In response to my last post, some readers did not understand the term, mindset. Thank you for those comments. In this post, I will define that term, and provide examples to further explain why your mindset is critical to your ability to self-regulate your best efforts to find and keep a job. Mindset is…

  • A way of thinking - For example, if you think you will find a job, you have an optimistic mindset. If you think you will not find a job, you have a pessimistic mindset.
  • Changeable - If your pessimistic mindset seems to cause problems, you can simply change how you think at will to be more optimistic.
  • Self-empowering - For example, when you go to a movie you turn off any troubling thoughts so you can concentrate on the film and allow yourself to be entertained.

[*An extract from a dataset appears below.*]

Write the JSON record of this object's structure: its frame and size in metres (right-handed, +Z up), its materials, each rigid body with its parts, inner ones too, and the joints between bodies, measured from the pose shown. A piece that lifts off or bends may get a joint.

You create a movie mindset. Similarly, when you attempt to lose weight you turn off any thoughts about eating the wrong foods, and stop making excuses about not exercising. You create a fat-burning mindset.
  • Observable - If you say, “It won’t be long before I find a job.” others will conclude you have an optimistic mindset. If you say, “I will never find a job.” others will conclude you have a pessimistic mindset. In fact, people may come to these conclusions without you saying a word because emotions are observable. Others can sense when you are happy or sad, confident or afraid, etc., by observing how you behave.

To understand what makes your mindset so important, you must first understand people are emotional beings. This means, when you do something, it is because your emotions urged or motivated you to take action. For example, if you feel excited about a particular job and confident you will get it those two emotions will cause you to feel motivated to get up and go after that job. On the other hand, if you feel doubtful about getting that same job, or lack confidence, those two emotions will cause you to procrastinate, make excuses, or you will not even try. Even if you force yourself to try, you will feel as though you are opposing yourself. Consequently, your efforts will be half-hearted and others will observe your lack of authenticity, doubt, hesitation and lack of confidence. You act in response to your emotions, which are observable and create impressions, or help to communicate how you feel.

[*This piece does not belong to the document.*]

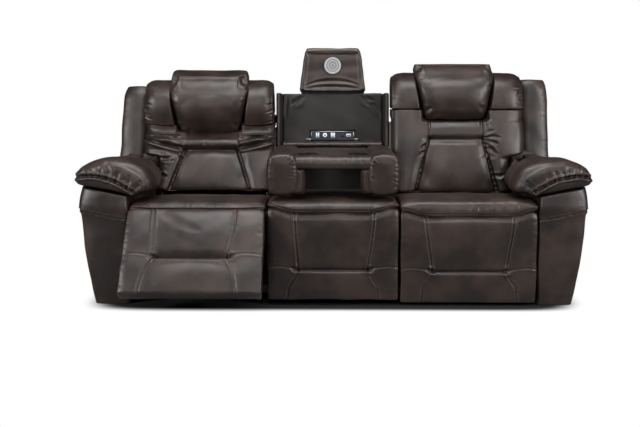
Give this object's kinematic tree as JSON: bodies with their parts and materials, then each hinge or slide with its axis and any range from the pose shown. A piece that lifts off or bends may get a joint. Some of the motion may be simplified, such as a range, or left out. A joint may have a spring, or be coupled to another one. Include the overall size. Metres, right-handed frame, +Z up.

Now for why your mindset is the most important tool you have for finding and keeping a job. Your emotions are created only by how you choose to think – your mindset. Nothing and no one outside of you can cause your emotions – not the economy, the job market, rejections, recruiters, or discourteous treatment. How you think about those things, is what causes how you feel (emotions). Because your mindset is changeable, and your emotions are not tied to or dependent on your circumstances, this gives you the self-empowering ability to feel your best and do your best when searching for a job despite challenges posed by the slow recovery. Because your mindset is observable by employers, this self-empowering ability enables you to create the best impressions while your competition is struggling with a beat down attitude, because he or she never learned how to create the best mindset for success. Successful athletes, performers, speakers, and job seekers, make it their business to learn about mindset.

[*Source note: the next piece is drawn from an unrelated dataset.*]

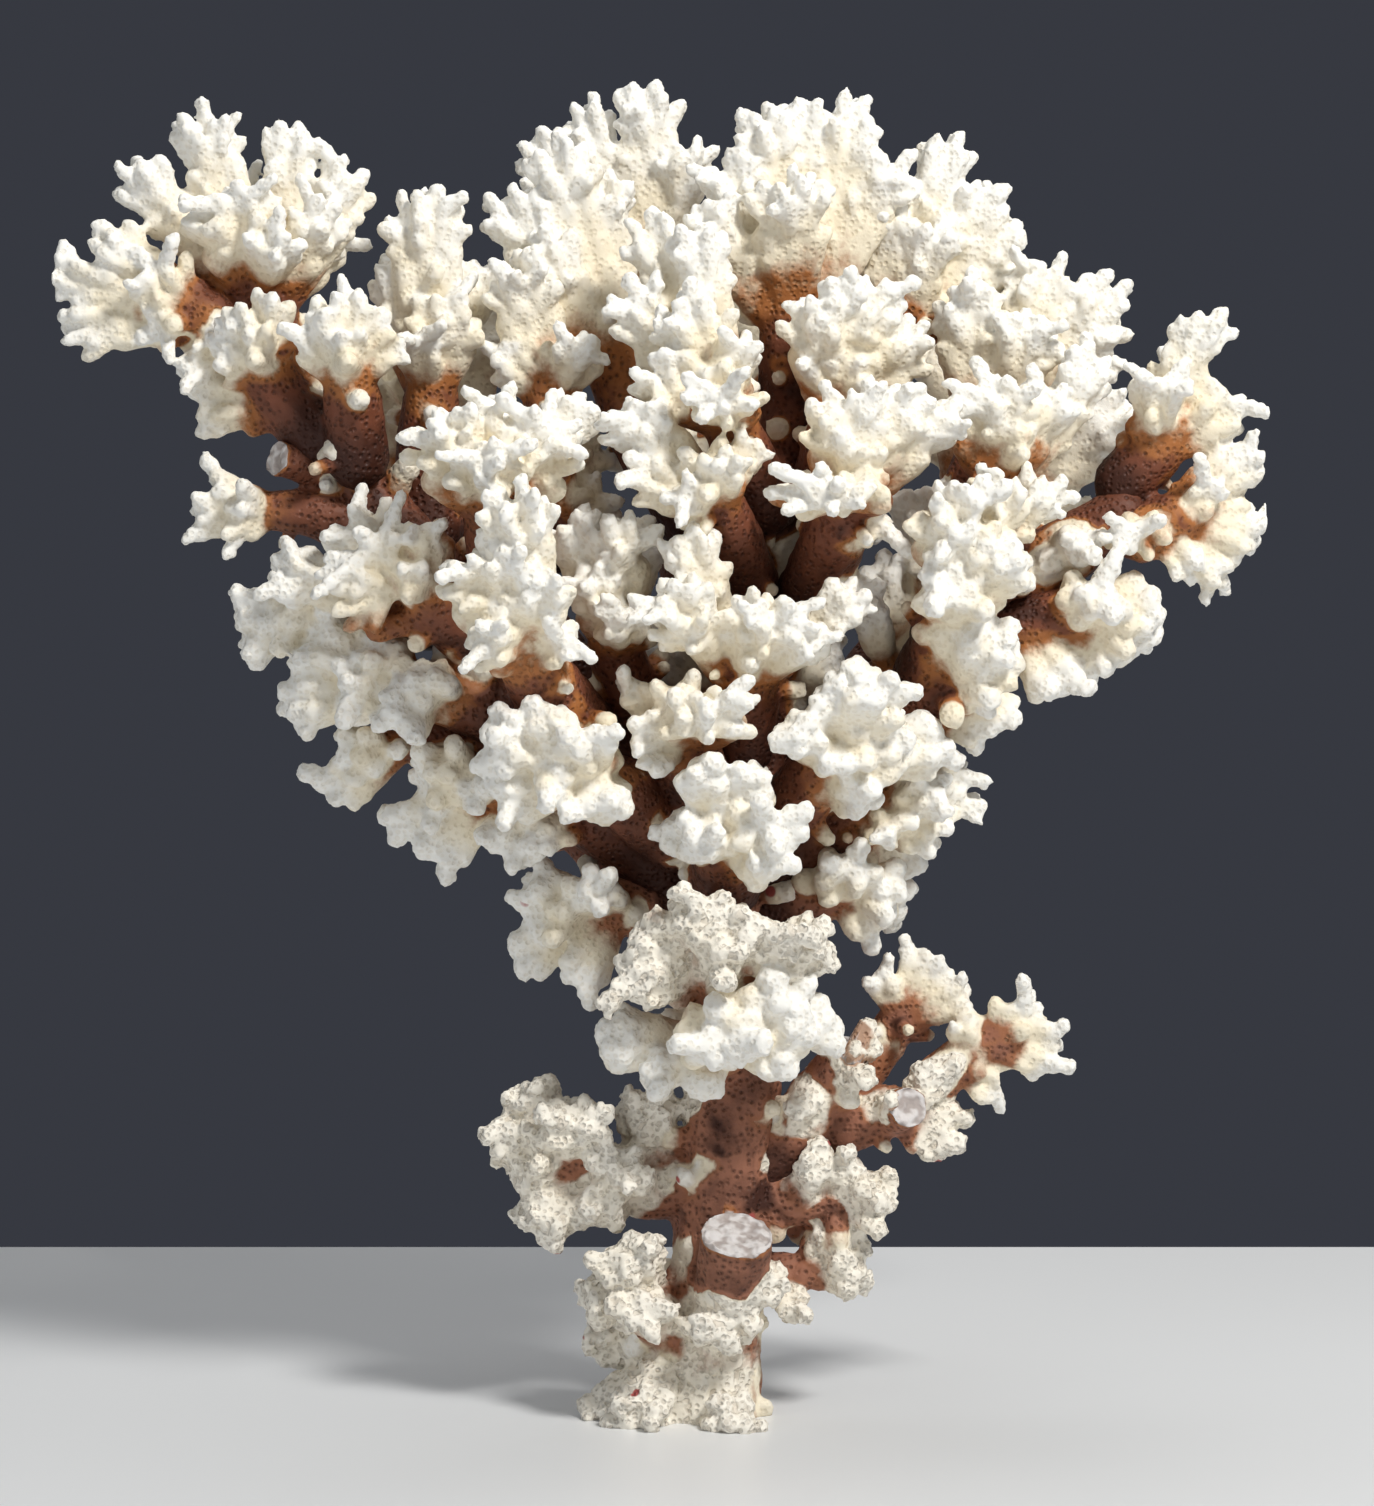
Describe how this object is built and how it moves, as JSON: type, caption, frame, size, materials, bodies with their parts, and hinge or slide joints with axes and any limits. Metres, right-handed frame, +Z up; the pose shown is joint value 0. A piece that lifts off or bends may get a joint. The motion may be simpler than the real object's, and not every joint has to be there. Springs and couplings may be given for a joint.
{
  "type": "branching coral",
  "caption": "Dried cauliflower coral colony: a short trunk forks into stems and ragged lobes, cut flat at the foot so that it stands upright.",
  "frame": {"origin": "on the flat cut under the foot, below the trunk", "axes": "+Z up along the trunk, from the cut to the crown; the broad front faces -Y; +X to the right seen from the front"},
  "size_m": [0.2418, 0.1093, 0.2705],
  "materials": {
    "brown_stem": "red-brown dry skeleton with dark pores, stone-like, matt",
    "white_tips": "white to cream dry skeleton with fine pores and amber roots, stone-like, matt",
    "cream_lobes": "cream dry skeleton with rounded tips and amber roots, stone-like, matt",
    "worn_crust": "eroded chalky skeleton, spongy and rough"
  },
  "bodies": {
    "root": {"trunk": "brown_stem", "left_stem": "brown_stem", "centre_stem": "brown_stem", "right_stem": "brown_stem", "foot_left_arm": "worn_crust", "foot_right_arm": "worn_crust", "low_left_arm": "worn_crust", "low_right_spur": "worn_crust", "right_arm": "worn_crust", "right_arm_tip": "worn_crust", "antler_right": "white_tips", "antler_left": "white_tips", "front_shelf": "worn_crust", "front_shelf_low": "cream_lobes", "mid_left": "cream_lobes", "mid_right": "cream_lobes", "centre_low": "cream_lobes", "right_low": "white_tips", "right_low_front": "cream_lobes", "left_low": "cream_lobes", "left_low_outer": "cream_lobes", "centre_low_left": "cream_lobes", "centre": "white_tips", "left_mid": "cream_lobes", "left_outer": "cream_lobes", "left_upper_outer": "white_tips", "left_front": "white_tips", "centre_front": "white_tips", "centre_upper": "white_tips", "left_fan_outer": "white_tips", "left_fan_inner": "white_tips", "left_crown": "white_tips", "left_crown_outer": "white_tips", "upper_left": "white_tips", "upper_middle": "white_tips", "top_left": "white_tips", "top_left_back": "white_tips", "top_centre": "white_tips", "top_right": "white_tips", "centre_fan": "white_tips", "centre_fan_low": "white_tips", "right_centre": "white_tips", "right_centre_front": "white_tips", "right_upper": "white_tips", "right_upper_front": "white_tips", "far_right": "white_tips", "far_right_low": "white_tips", "right_mid": "white_tips", "right_mid_front": "cream_lobes", "right_lower_outer": "cream_lobes", "right_lower_inner": "cream_lobes", "centre_mid": "white_tips", "centre_left": "white_tips", "back_left": "white_tips", "back_middle": "white_tips", "back_right": "white_tips", "back_low_left": "cream_lobes", "back_low_right": "cream_lobes"}
  },
  "joints": []
}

Imagine your thoughts are gasoline. When you pour your thoughts into an engine, they create emotions or the energy required to fuel performance. If you pour in negative thoughts associated with needing, wanting or lacking a job, you create low energy and poor performance (fear, worry, envy, doubt, anger). However, if you pour in non-negative thoughts(realistic and optimistic) associated with imagining already having your job (joy, optimism, excitement, enthusiasm, gratitude), you have a better chance of creating higher energy and better performance, which is exactly what employers are looking for when deciding who to hire . They want to know, can you self-regulate the best attitudes, performance and impressions despite work conditions that cannot always be made satisfying.

I hope this helps. In my next post, I will provide a case study. Until then, think non-negatively to guard how you feel, and how well you perform while looking for a job. No one controls how you think but you.



About Jeff Garton

Jeff Garton is on a mission to expand the existing job search training currently being provided to returning veterans and their spouses by academic institutions and the Department of Labor's Career One Stop Centers. He is a certified coach and bestselling career author whose background is specialized in leading the global staffing for Kraft Foods and Miller Brewing. He is author of the new Jobseeker Success Mindset Training program. For information, visit the course Facebook page: www.facebook.com/jobseekersuccessmindset.


  1. John says:

    Yes good illustration. I think the negative mindset may something to do with a person's motivations and if they are overcome by exhaustion or depression of facing what looks like a tough employment market. Either way your article tips this helps with coping and forms a bridge for positive change.

  2. Cindy Sharpe says:

    Enjoyable opinion piece! I was fascinated by your analysis of these complex traits.

  3. ssgbOIF05-06 says:

    I agree with most of what has been said, but there may be other circumstances that have not been identified. There are many returning Veterans from OEF/OIF/OND that have an undiagnosed mTBI (Mild Traumatic Brain Injury). I have spoken to many Vets that have gone back to their old jobs and can not function the way they did before. They are confused and anxious about this. It is also SO important for these Vets to contact others that may be able to help them, such as a Vet Center, an organization that deals with head injuries, a physician, a neurologist, etc. It is hard to return to work and/or school when you face other issues such as this. This is happening all around us and we need to be aware of it. I am a returning Vet from OIF and sustained a moderate TBI. I was unable to return to my old position, but am now working part time for the Brain Injury Alliance of Kentucky. My new mission is to help identify those that have fallen through the cracks, and believe me, there are many. Thank you for the opportunity to hopefully shed some light on why many can not have a "positive mindset."